Fra gli interventi, tutti molto partecipati, c’è anche quello di un ragazzo che viene da Santo Domingo: «mi aspettavo anch’io un finale e lì per lì son rimasto male a non trovarlo ma poi ho capito la vostra scelta. E poi si vede che non vi interessava fare business e di questo vi ringrazio».

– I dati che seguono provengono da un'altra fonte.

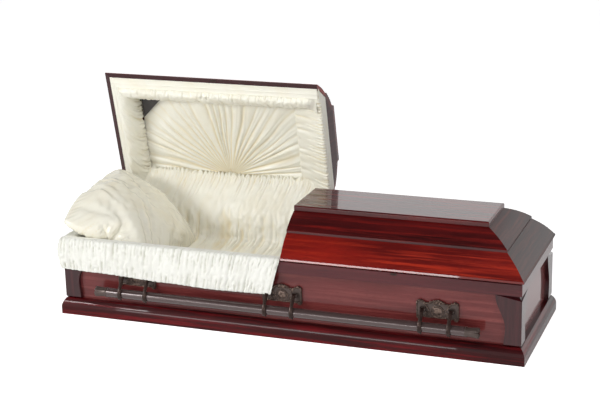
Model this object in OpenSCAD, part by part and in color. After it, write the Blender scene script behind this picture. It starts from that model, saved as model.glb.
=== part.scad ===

Gaglianone sorride. Subito arriva un’altra domanda sulle oscillazioni di Mastandrea e il regista replica così: «Il maestro all’inizio è simpatico ma in fondo è indifferente alla classe. Quando però scopre di essere ammalato tutto cambia. Succede a lui quello che potrebbe succedere a chi guarda il film. Non è più un professore ma una persona come quelli della classe che cominciano ad avere un nome, una storia. In fondo è così semplice. Se dalla piazza che frequentiamo sparisce uno, mettiamo un venditore di calze, pur se ce ne accorgiamo non ci facciamo domande; però se abbiamo l’abitudine di parlare con lui, se lo conosciamo allora vogliamo sapere dove è finito, perché».

Una bella serata di discussioni e prima ancora di grande cinema sia per l’impegno civile che per la capacità tecnica di mostrare “il film nel film” senza far diventare la storia vera un saggio o una esercitazione. Quest’anno a Venezia era l’unico film italiano alle “Giornate degli autori”. Di certo è una delle migliori pellicole di questi tempi incerti e impauriti.

(*) Questa mia “chiacchierata” è anche in «Corriere delle migrazioni» (db).